Die ESF-Plus-Budgetlinie richtet sich insbesondere an benachteiligte Familien, die von sozialer Ausgrenzung und Armut bedroht sind. "Die über den ESF Plus geförderten Programme und Projekte eröffnen Menschen neue Chancen und die Möglichkeit, ihre berufliche Zukunft in die Hand zu nehmen", heißt es auf der Website des Ministeriums. Insgesamt 32 Förderprogramme des Bundes sollen unter anderem die Ausbildungs- und Arbeitsmarktchancen junger Menschen und Menschen mit Migrationsgeschichte verbessern, berufliche Weiterbildungsangebote für Erwerbstätige entwickeln und benachteiligte Familien unterstützen.
Bundesländer für Fortführung des ESF
Ab 2027 werden die finanziellen Rahmenbedingungen der EU-Förderung neu verhandelt und ab 2028 im mehrjährigen Finanzrahmen (MFR) abgebildet. In einer gemeinsamen Stellungnahme der Bundesländer vom 15. Oktober 2025 heißt es dazu: "ESF-Maßnahmen der Länder sind regelmäßig Best Practice für die nationale Regelförderung. Diese Vielfalt des ESF in regionaler Verantwortung der Länder ist seine Stärke und muss gewährleistet bleiben. Der ESF muss auch in der Förderperiode 2028-2034 mit einer eigenen Budgetlinie als zentrales beschäftigungs- und strukturpolitisches Instrument in allen Ländern fortbestehen."
Inga Kellermann von der Caritas OberhausenCaritas Oberhausen
SITAO-Projekt in Oberhausen
Wie ein ESF-gefördertes Projekt in Oberhausen Eltern in Beschäftigung vermittelt und ihnen zu neuem Selbstwertgefühl verhilft, ist Thema einer neuen Episode von caritalks, dem Podcast der caritas in NRW. Beraterin Inga Kellermann von der Caritas Oberhausen, erklärt, wie die Förderung funktioniert und warum der Europäische Sozialfonds auch in Zukunft so wichtig ist.

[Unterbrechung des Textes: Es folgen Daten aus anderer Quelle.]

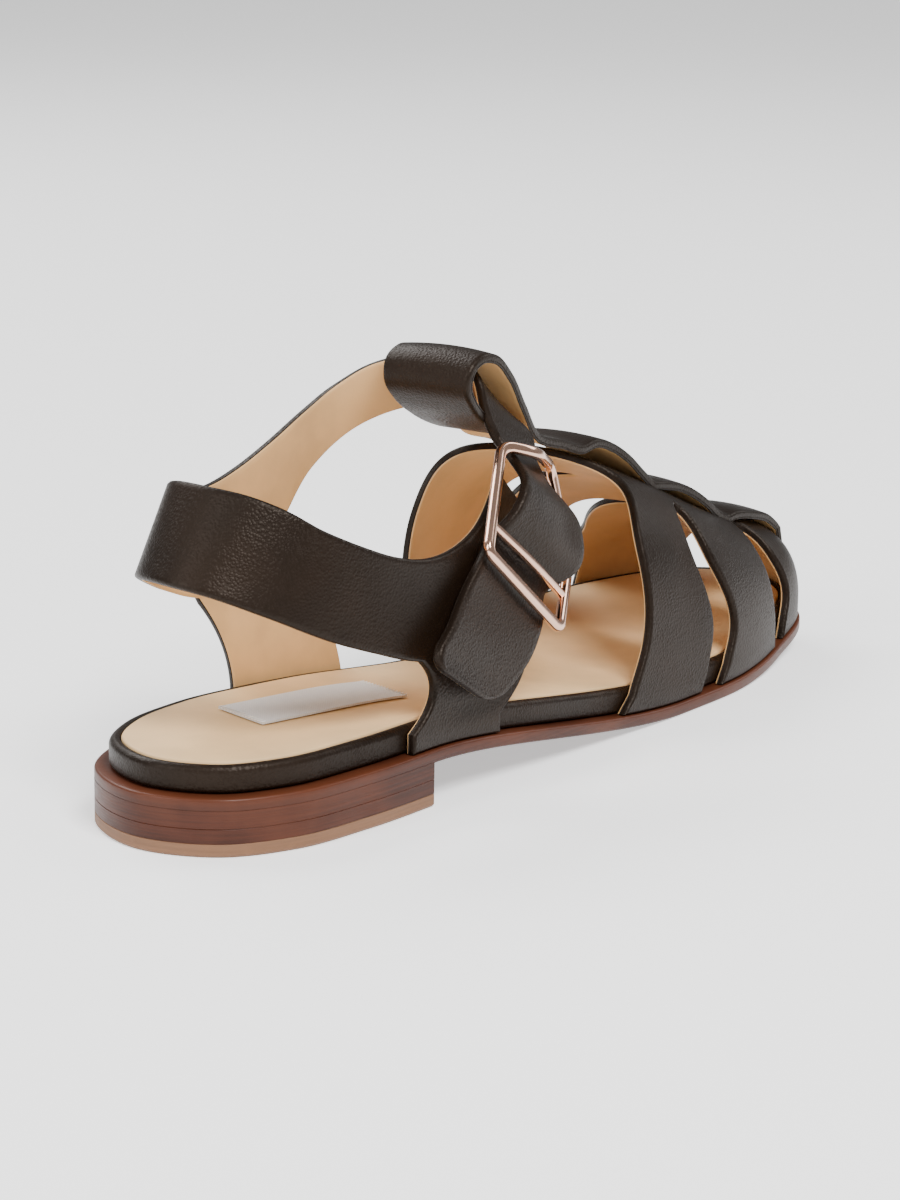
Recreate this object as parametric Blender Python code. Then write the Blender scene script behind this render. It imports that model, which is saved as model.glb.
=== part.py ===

"Wir sind Brandhelfer und Türöffner", sagt Inga Kellermann, die mit ihrem Team der Caritas Oberhausen Eltern in Notsituationen berät und sie in eine Beschäftigung vermittelt. Die 51-jährige Sozialarbeiterin leitet bei der Caritas Oberhausen den Bereich "Beratung | Plus". Soziale Integration und Teilhabe am Arbeitsmarkt in Oberhausen (SITAO) heißt das Projekt, das durch ESF Plus gefördert wird. In drei Anlaufstellen an den Standorten Sterkrade, Alt-Oberhausen und Osterfeld beraten Mitarbeitende der Caritas von Armut bedrohte Menschen - mit Erfolg.
Beratung braucht Finanzierungssicherheit
Mit Blick auf Fördermittel sagt Kellermann: "Wir brauchen hier weiterhin eine soziale Infrastruktur für Oberhausener Bürgerinnen und Bürger, zumal einige Träger aus bestimmten sozialen Projekten aussteigen, weil die Finanzierung zu unsicher ist. Deswegen ist unter anderem der Europäische Sozialfonds so wichtig." Wenn die Förderung auslaufe, würden auch die Beratungsangebote wegbrechen. Kellermann ist überzeugt, dass es nachhaltiger und wirksamer ist, Menschen konkrete Chancen auf dem Arbeitsmarkt zu eröffnen und ihnen beratend zur Seite zu stehen, als Familien aus Armut wieder herauszuhelfen.